» **What you are asked to do**: In the listing below, find the line that contains "7, 197.5, 204.6));" and the line that contains "CRISP_ANGLE = 34". Quote both and every line between them, exactly, and nothing more.

— start of Recorded information —

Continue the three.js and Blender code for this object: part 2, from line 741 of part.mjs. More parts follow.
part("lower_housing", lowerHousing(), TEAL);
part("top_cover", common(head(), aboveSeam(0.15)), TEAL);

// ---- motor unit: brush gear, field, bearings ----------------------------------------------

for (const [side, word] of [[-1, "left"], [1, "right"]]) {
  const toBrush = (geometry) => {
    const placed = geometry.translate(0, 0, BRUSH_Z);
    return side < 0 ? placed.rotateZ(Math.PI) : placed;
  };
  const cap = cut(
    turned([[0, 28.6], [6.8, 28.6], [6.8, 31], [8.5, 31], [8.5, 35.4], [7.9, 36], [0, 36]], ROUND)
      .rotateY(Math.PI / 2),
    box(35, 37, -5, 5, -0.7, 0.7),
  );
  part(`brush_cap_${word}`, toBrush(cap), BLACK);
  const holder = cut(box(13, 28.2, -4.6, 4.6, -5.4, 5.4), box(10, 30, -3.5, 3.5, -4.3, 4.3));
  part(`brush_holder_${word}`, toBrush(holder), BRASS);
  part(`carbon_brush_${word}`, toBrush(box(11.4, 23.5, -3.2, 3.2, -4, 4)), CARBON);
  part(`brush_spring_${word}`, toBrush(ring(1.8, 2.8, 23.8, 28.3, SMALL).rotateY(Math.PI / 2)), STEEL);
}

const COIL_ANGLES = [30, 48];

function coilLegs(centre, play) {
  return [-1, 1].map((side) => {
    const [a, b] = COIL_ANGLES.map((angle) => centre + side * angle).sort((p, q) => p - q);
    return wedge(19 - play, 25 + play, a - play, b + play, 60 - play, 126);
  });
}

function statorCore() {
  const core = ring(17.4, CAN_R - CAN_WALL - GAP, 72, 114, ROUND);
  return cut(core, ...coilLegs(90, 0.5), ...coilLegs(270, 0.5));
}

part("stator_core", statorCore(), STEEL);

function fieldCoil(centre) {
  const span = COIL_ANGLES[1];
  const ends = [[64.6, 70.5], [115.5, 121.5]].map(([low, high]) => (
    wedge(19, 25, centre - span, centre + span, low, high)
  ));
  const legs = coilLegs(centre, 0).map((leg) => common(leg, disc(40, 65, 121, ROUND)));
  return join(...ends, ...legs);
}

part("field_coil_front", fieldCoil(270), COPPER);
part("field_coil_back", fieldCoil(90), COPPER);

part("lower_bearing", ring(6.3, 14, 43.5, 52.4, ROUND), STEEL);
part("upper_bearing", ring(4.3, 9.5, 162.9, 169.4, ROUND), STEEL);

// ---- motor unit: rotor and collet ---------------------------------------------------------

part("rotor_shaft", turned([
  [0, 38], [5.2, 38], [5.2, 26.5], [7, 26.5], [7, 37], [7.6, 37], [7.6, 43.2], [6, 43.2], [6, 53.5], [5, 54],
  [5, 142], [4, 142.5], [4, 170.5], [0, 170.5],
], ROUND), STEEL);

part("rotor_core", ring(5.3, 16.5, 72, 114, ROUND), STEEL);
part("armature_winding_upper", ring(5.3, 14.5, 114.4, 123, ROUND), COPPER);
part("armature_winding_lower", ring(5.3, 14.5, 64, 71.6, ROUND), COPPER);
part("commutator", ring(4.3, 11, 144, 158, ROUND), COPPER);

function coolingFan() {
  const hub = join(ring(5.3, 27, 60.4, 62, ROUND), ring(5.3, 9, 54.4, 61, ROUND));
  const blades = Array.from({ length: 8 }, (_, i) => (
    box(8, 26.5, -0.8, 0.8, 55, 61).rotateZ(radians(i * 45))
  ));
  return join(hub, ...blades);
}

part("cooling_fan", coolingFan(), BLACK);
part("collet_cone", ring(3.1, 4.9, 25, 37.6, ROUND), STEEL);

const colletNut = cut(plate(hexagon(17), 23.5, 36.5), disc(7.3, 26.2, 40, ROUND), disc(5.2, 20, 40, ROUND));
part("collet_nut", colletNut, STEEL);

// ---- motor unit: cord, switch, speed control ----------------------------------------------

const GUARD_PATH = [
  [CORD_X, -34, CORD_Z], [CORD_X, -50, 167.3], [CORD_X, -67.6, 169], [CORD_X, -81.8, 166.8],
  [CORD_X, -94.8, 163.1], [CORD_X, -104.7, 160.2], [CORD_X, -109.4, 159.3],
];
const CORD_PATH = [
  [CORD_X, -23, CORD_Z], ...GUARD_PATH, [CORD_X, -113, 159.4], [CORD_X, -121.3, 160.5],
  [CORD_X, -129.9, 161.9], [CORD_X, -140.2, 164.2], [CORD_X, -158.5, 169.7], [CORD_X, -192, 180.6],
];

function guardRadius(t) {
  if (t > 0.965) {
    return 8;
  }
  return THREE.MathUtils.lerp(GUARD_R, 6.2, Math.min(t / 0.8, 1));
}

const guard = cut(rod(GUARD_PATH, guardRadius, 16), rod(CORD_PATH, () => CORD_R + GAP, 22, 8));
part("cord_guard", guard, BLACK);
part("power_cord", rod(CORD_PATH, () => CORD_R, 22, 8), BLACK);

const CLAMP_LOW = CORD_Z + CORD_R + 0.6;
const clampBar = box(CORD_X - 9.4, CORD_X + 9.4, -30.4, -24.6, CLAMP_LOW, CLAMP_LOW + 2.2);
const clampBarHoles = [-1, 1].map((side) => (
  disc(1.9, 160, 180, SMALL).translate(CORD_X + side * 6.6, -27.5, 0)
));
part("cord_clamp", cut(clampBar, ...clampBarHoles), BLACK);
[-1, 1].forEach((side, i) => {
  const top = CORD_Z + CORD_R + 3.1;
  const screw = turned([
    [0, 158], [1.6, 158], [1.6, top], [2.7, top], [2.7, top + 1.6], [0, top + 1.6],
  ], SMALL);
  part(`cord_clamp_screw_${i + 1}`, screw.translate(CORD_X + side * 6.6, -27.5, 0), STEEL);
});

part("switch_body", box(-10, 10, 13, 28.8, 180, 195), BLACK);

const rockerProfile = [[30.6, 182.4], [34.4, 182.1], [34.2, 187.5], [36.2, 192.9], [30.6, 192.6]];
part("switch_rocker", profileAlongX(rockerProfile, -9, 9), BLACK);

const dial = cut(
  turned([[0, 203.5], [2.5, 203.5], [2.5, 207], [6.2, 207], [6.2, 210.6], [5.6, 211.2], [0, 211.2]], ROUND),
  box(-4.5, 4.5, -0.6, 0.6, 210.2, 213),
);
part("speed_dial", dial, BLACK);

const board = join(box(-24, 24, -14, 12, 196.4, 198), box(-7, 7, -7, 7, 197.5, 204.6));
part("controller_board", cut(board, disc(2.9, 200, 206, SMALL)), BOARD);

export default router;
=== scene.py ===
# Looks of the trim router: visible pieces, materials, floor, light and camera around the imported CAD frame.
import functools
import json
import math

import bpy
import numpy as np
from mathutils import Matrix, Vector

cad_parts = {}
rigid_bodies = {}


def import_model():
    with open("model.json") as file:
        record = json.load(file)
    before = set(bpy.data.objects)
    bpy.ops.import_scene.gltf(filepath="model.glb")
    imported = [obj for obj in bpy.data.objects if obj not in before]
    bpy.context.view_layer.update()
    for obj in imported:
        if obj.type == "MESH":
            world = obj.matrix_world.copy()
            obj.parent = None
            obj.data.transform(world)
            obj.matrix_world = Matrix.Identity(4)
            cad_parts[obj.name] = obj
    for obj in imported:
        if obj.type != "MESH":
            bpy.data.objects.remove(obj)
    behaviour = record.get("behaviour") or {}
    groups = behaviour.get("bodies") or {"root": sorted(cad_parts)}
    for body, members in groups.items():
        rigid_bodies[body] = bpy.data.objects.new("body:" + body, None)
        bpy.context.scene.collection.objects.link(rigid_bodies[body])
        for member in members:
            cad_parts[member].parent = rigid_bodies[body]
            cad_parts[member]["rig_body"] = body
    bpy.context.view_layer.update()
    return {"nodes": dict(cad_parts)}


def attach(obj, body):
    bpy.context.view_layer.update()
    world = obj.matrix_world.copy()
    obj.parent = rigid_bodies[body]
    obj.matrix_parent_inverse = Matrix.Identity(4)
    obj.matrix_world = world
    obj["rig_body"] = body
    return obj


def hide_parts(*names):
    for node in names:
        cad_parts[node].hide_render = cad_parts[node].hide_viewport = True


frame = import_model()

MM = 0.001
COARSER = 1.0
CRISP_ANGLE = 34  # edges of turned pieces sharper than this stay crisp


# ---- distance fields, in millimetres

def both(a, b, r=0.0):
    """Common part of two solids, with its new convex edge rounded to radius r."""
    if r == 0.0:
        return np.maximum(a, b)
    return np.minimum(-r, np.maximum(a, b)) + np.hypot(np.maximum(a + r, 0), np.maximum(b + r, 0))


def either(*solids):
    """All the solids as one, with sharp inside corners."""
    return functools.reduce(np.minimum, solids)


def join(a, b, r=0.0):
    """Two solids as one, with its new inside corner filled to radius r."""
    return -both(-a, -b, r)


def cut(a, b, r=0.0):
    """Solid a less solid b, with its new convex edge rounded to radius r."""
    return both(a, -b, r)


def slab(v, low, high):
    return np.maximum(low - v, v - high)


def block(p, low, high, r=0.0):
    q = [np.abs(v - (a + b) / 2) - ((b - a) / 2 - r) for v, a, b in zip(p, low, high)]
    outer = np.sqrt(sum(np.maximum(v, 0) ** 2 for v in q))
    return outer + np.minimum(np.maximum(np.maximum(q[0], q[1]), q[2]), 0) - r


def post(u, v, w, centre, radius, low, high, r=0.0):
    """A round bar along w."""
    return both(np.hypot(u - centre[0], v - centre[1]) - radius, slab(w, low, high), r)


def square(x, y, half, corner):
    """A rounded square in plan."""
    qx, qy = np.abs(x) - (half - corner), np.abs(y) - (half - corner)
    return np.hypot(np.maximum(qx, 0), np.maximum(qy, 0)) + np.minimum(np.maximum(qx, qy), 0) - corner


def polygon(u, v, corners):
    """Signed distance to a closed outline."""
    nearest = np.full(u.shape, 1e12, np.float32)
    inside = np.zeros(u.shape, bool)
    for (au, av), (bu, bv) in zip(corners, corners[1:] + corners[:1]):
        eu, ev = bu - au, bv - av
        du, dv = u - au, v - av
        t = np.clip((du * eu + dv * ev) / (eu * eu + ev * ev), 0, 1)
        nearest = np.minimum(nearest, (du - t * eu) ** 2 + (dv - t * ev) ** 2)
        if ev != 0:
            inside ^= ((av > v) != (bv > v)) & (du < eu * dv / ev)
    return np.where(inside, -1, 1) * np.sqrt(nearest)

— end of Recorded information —

» **Response for this exercise**:
const board = join(box(-24, 24, -14, 12, 196.4, 198), box(-7, 7, -7, 7, 197.5, 204.6));
part("controller_board", cut(board, disc(2.9, 200, 206, SMALL)), BOARD);

export default router;
=== scene.py ===
# Looks of the trim router: visible pieces, materials, floor, light and camera around the imported CAD frame.
import functools
import json
import math

import bpy
import numpy as np
from mathutils import Matrix, Vector

cad_parts = {}
rigid_bodies = {}


def import_model():
    with open("model.json") as file:
        record = json.load(file)
    before = set(bpy.data.objects)
    bpy.ops.import_scene.gltf(filepath="model.glb")
    imported = [obj for obj in bpy.data.objects if obj not in before]
    bpy.context.view_layer.update()
    for obj in imported:
        if obj.type == "MESH":
            world = obj.matrix_world.copy()
            obj.parent = None
            obj.data.transform(world)
            obj.matrix_world = Matrix.Identity(4)
            cad_parts[obj.name] = obj
    for obj in imported:
        if obj.type != "MESH":
            bpy.data.objects.remove(obj)
    behaviour = record.get("behaviour") or {}
    groups = behaviour.get("bodies") or {"root": sorted(cad_parts)}
    for body, members in groups.items():
        rigid_bodies[body] = bpy.data.objects.new("body:" + body, None)
        bpy.context.scene.collection.objects.link(rigid_bodies[body])
        for member in members:
            cad_parts[member].parent = rigid_bodies[body]
            cad_parts[member]["rig_body"] = body
    bpy.context.view_layer.update()
    return {"nodes": dict(cad_parts)}


def attach(obj, body):
    bpy.context.view_layer.update()
    world = obj.matrix_world.copy()
    obj.parent = rigid_bodies[body]
    obj.matrix_parent_inverse = Matrix.Identity(4)
    obj.matrix_world = world
    obj["rig_body"] = body
    return obj


def hide_parts(*names):
    for node in names:
        cad_parts[node].hide_render = cad_parts[node].hide_viewport = True


frame = import_model()

MM = 0.001
COARSER = 1.0
CRISP_ANGLE = 34  # edges of turned pieces sharper than this stay crisp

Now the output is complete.